Item #4805 Burajiru Imin Jijo [Immigration to Brazil]. Japanese in Brazil, Horiguchi.

Burajiru Imin Jijo [Immigration to Brazil]

[Tokyo]: Gaimusho tsushokyoku iminka [Immigration Division, Trade Bureau, Ministry of Foreign Affairs], 1923. 18pp., plus single-page map. Original printed wrappers, stapled. Some foxing to wrappers, minor wear. Very good. Item #4805

First edition of this rare pamphlet based on a lecture by Minister Horiguchi, a Brazilian consul, encouraging "the immigration situation in Brazil" for potential Japanese settlers. Horiguchi begins by stating that he had been stationed in Brazil for a decade, and proceeds to report on the state of farming in Brazil, noting the high prices for necessities, but points out that "people's livelihoods are generally easy and stable" in the country.
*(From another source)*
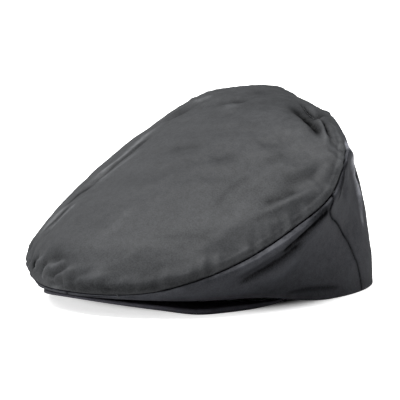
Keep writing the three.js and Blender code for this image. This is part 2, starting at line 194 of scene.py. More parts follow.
# Painted highlights and shade: lines where the cloth is painted paler, where folds and ridges catch the
# light, or darker if negative, where shade falls in creases, hollows and seams: name, half width, strength
# and the places that the line runs through.
TOP_PAINTED_SHADING = (
    ("rear notch seam", 1.5, -1.7, ((160, 0.658), (149, 0.692), (138, 0.716), (127, 0.726))),
    ("rear notch corner", 1.0, -1.4, ((126, 0.718), (130.5, 0.765), (140, 0.84), (146, 0.89))),
    ("rear pinch", 6.5, -1.0, ((152, 0.6), (132, 0.635), (118, 0.68), (106, 0.74))),
    ("rear pinch core", 2.6, -0.6, ((134, 0.64), (124, 0.665), (116, 0.69), (109, 0.73))),
    ("rear groove", 1.8, -1.5, ((126, 0.784), (116, 0.792), (107, 0.805))),
    ("rear ridge", 1.4, 0.8, ((127, 0.745), (117, 0.763), (104, 0.78))),
    ("rim roll line", 1.3, 0.7, ((96, 0.92), (106, 0.9), (118, 0.88), (132, 0.84))),
    ("nose shade 1", 3.0, -1.4, ((-24, 0.915), (-22, 0.936), (-18.5, 0.955))),
    ("nose shade 2", 3.8, -0.6, ((-13, 0.87), (-7.5, 0.858), (-1, 0.872))),
    ("nose shade 3", 2.0, -0.5, ((-13, 0.88), (-13.6, 0.92), (-14.4, 0.965))),
    ("nose shade 4", 2.2, -0.2, ((-9, 0.96), (-5.5, 0.931), (-1.5, 0.9))),
    ("nose ridge 1", 1.4, 1.2, ((-15, 0.865), (-18, 0.926), (-21, 0.965))),
    ("nose ridge 2", 1.4, 1.2, ((-9, 0.9), (-10.5, 0.925), (-12.6, 0.97))),
    ("nose ridge 3", 1.4, 1.0, ((-8.5, 0.91), (-5, 0.885), (-2, 0.87))),
    ("nose edge", 1.3, 1.0, ((-8.5, 0.992), (-4.5, 0.988), (-1, 0.975))),
    ("front shade", 6.5, -0.95, ((-4, 0.965), (9, 0.968), (20, 0.965), (34, 0.965), (48, 0.98))),
    ("front roll line", 1.8, -0.3, ((4, 0.955), (8.5, 0.962), (13, 0.966), (23, 0.97), (32, 0.975))),
    ("far rim line", 3.2, 1.9, ((-46, 0.592), (-51.5, 0.522), (-63, 0.461), (-82.5, 0.424), (-95, 0.42))),
    ("far rim shade", 2.8, -0.9, (
        (-44, 0.53), (-50, 0.49), (-57.5, 0.445), (-66, 0.396), (-71.5, 0.343))),
    ("far rim second line", 3.0, 0.8, ((-32.5, 0.534), (-36.5, 0.465), (-41, 0.4), (-46, 0.343))),
    ("far rim fork", 2.4, -1.1, ((-37, 0.69), (-38, 0.653), (-40, 0.62), (-39, 0.579), (-35.5, 0.53))),
    ("lower rim line", 2.8, 1.8, ((-33, 0.82), (-33.5, 0.751), (-35, 0.71), (-37, 0.66))),
    ("lower rim second line", 2.4, 1.3, ((-28.5, 0.767), (-28.5, 0.714), (-29, 0.669), (-29.5, 0.624))),
    ("lower rim shade", 2.0, -1.0, ((-31, 0.796), (-31.2, 0.735), (-32, 0.694), (-32.5, 0.649))),
    ("crown shade", 6.0, -0.5, ((-112, 0.6), (-114, 0.52), (-115, 0.428), (-117, 0.34))),
    ("crown line", 1.6, 0.9, ((-125, 0.522), (-132, 0.481), (-141.5, 0.481))),
    ("crown front shade", 4.5, -0.6, ((-161, 0.236), (-171.5, 0.253), (171.5, 0.273))),
    ("crown front line", 2.6, 0.5, ((-175.5, 0.134), (174, 0.167), (167.5, 0.216))),
    ("left upper shade", 3.4, -0.42, ((92.5, 0.763), (86, 0.73), (81, 0.71), (75.5, 0.698))),
    ("left rim shade", 3.0, -0.4, ((80, 0.788), (74.5, 0.751), (67.5, 0.739), (63.5, 0.743))),
    ("curve shade", 2.4, -0.38, ((44.5, 0.649), (50, 0.588), (58.5, 0.571), (67, 0.588))),
    ("curve ridge", 2.6, 0.22, ((47, 0.735), (53, 0.702), (60, 0.686))),
    ("left ridge", 3.2, 0.2, ((5, 0.788), (7.5, 0.722), (9, 0.624), (10, 0.555))),
    ("left broad shade", 6.0, -0.16, ((-6.5, 0.686), (-1, 0.665), (2.5, 0.624))),
    ("upper broad shade", 7.0, -0.14, ((-15, 0.457), (0, 0.42), (17.5, 0.424))),
    ("low shade", 2.0, -0.42, ((26, 0.726), (35.5, 0.726), (41, 0.759), (45.5, 0.8))),
    ("low branch", 1.5, -0.35, ((39.5, 0.73), (43.5, 0.739), (48, 0.747))),
    ("near crease", 1.9, -0.55, ((64, 0.726), (73.5, 0.779), (79.5, 0.767))),
    ("near branch", 1.8, -0.5, ((58, 0.796), (65.5, 0.804), (73.5, 0.837))),
    ("upper shade 1", 3.6, -0.26, ((-8.5, 0.212), (13.5, 0.2), (37, 0.224))),
    ("upper shade 2", 3.2, -0.26, ((45, 0.347), (55.5, 0.375), (66, 0.436))),
    ("upper shade 3", 3.2, -0.36, ((73.5, 0.543), (80, 0.567), (87, 0.579))),
    ("upper shade 4", 3.0, -0.25, ((85.5, 0.2), (95.5, 0.273), (101.5, 0.355))),
    ("pale patch", 6.5, 0.12, ((38, 0.686), (44.5, 0.686), (51.5, 0.706))),
    ("front dimple", 5.0, -0.45, ((10, 0.9), (16, 0.89), (22.5, 0.882), (29.5, 0.869), (36, 0.86))),
    ("rear shoulder", 24.0, 0.25, ((84, 0.6), (101, 0.72), (112, 0.64), (130, 0.45), (150, 0.3))),
)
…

He notes that the rising population density in Japan, the advantages of the climate in Brazil and the Amazon River basin, and the diversity of the agricultural products all make Brazil "a budding agricultural hub" and thus an attractive alternative to life in the mother country for potential Japanese emigrants. Plus, Horiguchi states that Japanese immigrants are allowed to use vacant land on Brazilian farms in order to grow "intercrops" such as rice, corn, and beans. Horiguchi goes on to detail current statistics with regard to Japanese immigration to Brazil, specifics involved in traveling to Brazil from Japan, some background on the political history of the country, the pathway to repatriation for Japanese settlers, and more. Horiguchi even takes the opportunity to relieve fears about the language barrier for Japanese emigrants, writing that each farm that employs Japanese workers also includes "a Japanese overseer who can speak Brazilian to facilitate communication between the cultivators and the workers." An altogether glowing portrait of Brazil and an unusual promotional for Japanese emigration to Brazil provided through the lens of a lecture by a noted Japanese official with deep experience in South America. No copies in the United States, with OCLC reporting only two copies, both in Japan, at the National Diet Library and Waseda University.